Press reviews of America's Sweethearts.


The Independent

America's Sweethearts turns out to be one of those films that operates at the lowest possible level of interest without actually plunging you into boredom. The problem is that it lacks either the snap of satire or the giddiness of screwball.


The Guardian

It's all rollicking good fun, though I wasn't sure about Hank Azaria's comedy Latino accent (he does far funnier voices in The Simpsons). In the end, Crystal, that seasoned Oscar host, can't quite bring himself to skewer the movie biz, so he ends up soft-pedalling the Hollywood satire in favour of light-hearted romance.


The Sunday Times

America's Sweethearts just doesn't have enough charm, heart and humour to make us forgive its failings. Zeta-Jones and Cusack give us caricatures of Hollywood types instead of authentic characters. Only Roberts emerges unscathed from this satire past its sell-by date.


The Observer

The press interviews were funnier and handled infinitely better in Notting Hill, and screenwriter Crystal, like a cardsharp dealing himself all the aces, gives his own character the best lines and the sharp put-downs.
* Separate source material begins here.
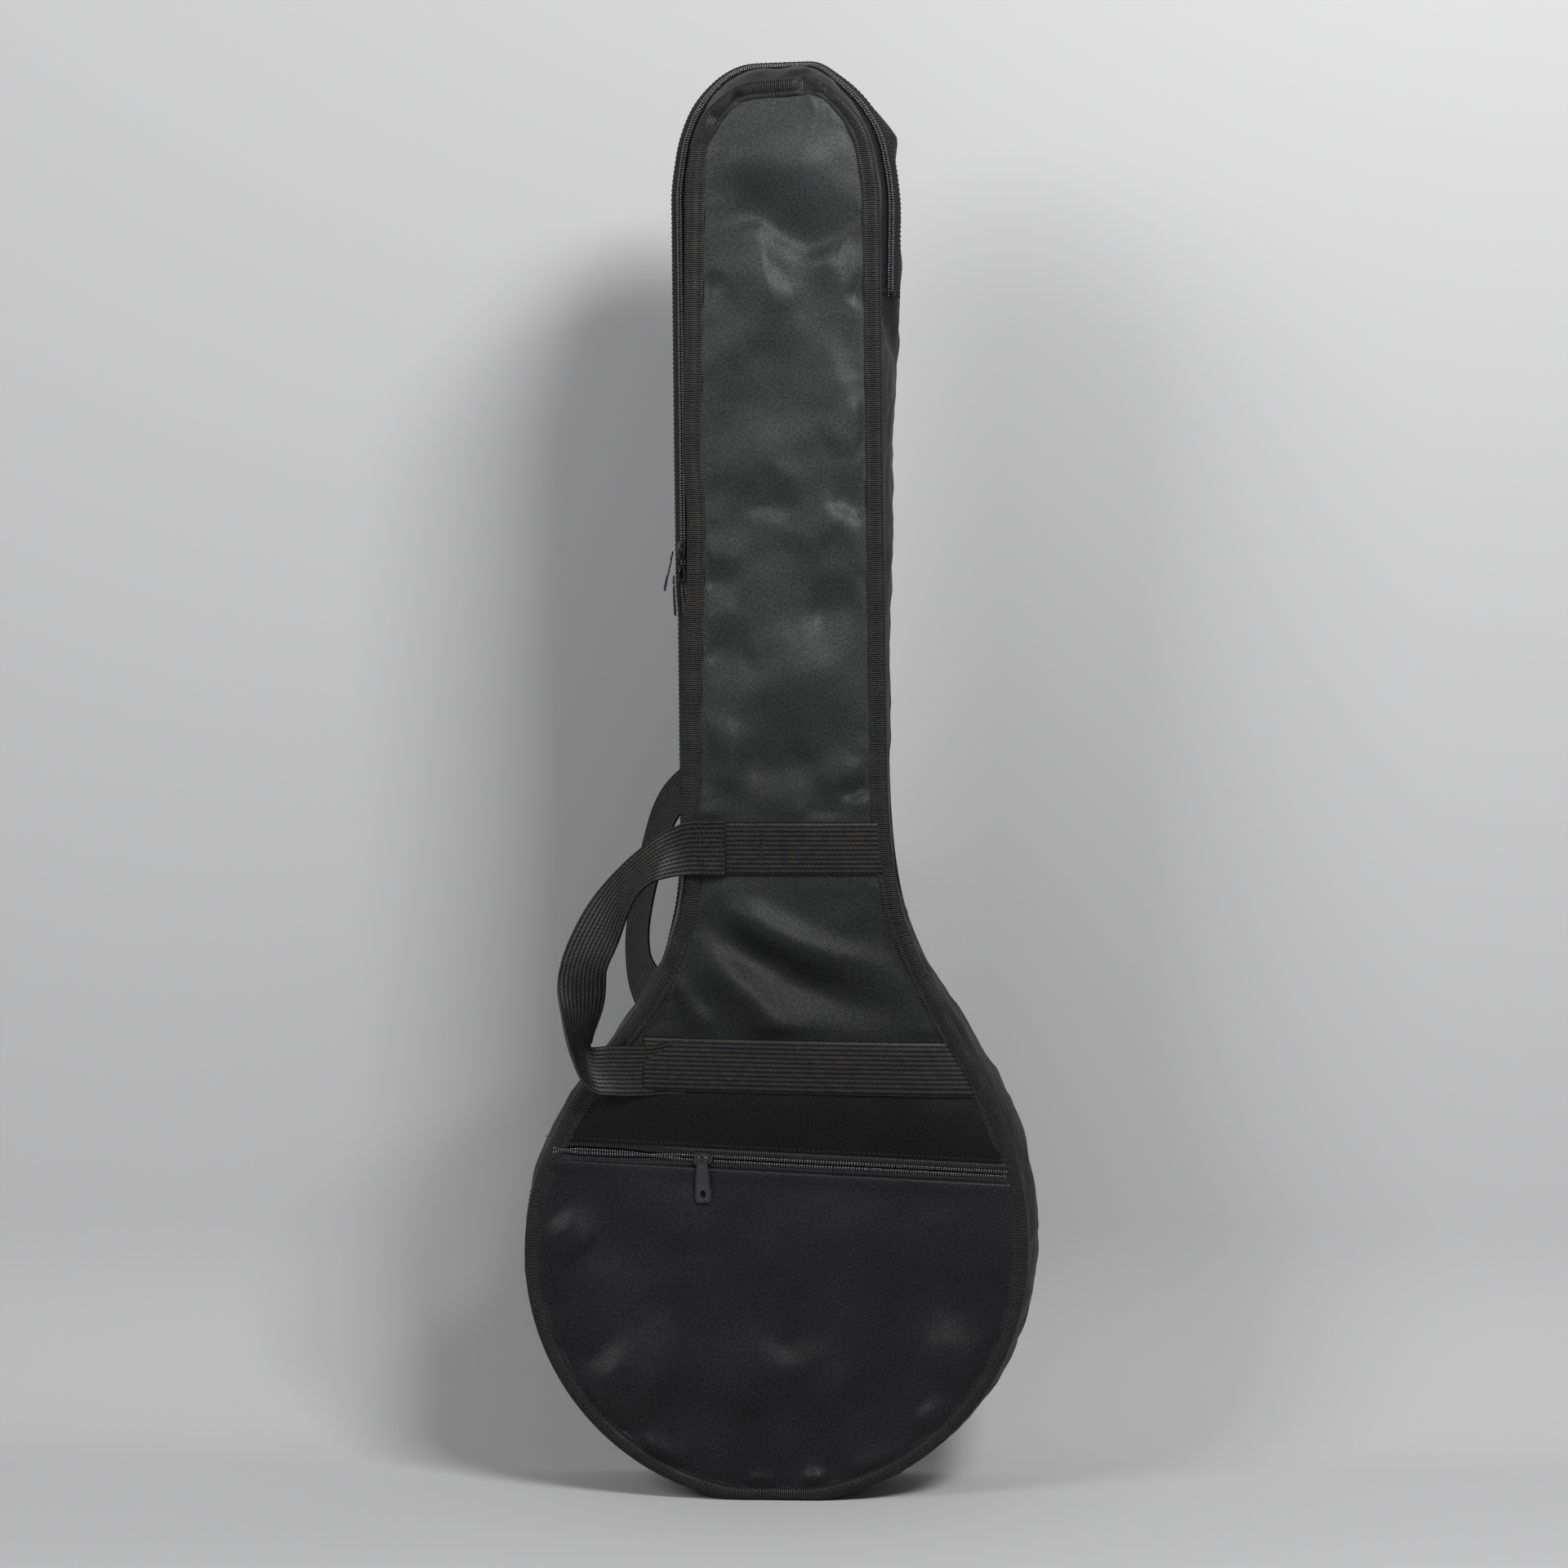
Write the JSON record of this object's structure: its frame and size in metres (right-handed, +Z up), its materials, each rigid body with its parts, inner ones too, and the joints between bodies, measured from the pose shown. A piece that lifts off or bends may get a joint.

He leaves the rest of the cast to sink in their own bluster. Worst served is Julia Roberts as Zeta-Jones's supposedly ugly sister. The authors' satirical teeth are made of marshmallow and massage the Hollywood hands that feed them.


The Daily Telegraph

Initially, we may greet the film's savvy, insider humour with a rictus of recognition. But as it wears on, one comes to feel as imprisoned as its leads in their constricted, trivial universe, and as helpless to escape as those journalists, holed up in paid-for luxury out in the desert. Only a churl would deny that America's Sweethearts has its moments. It's just the wrong movie at the wrong time.


The Times

At times the tone hovers uncertainly between scathing satire and warm-hearted parody, and the humorous impact of some of the scenes suffers accordingly. But Roberts is as appealing as ever as Kiki, sister and abused PA to Gwen, and the latter is splendidly played by Zeta-Jones as one of the most vanity-stricken harridans ever to have stalked a red carpet.


London Evening Standard

Starring and co-written by Billy Crystal, it makes a misguided attempt to combine a traditional romantic comedy with a satire on the backstage politics of Hollywood. The result is a banal, tedious insider movie that has all the "universal" relevance of a vanity project.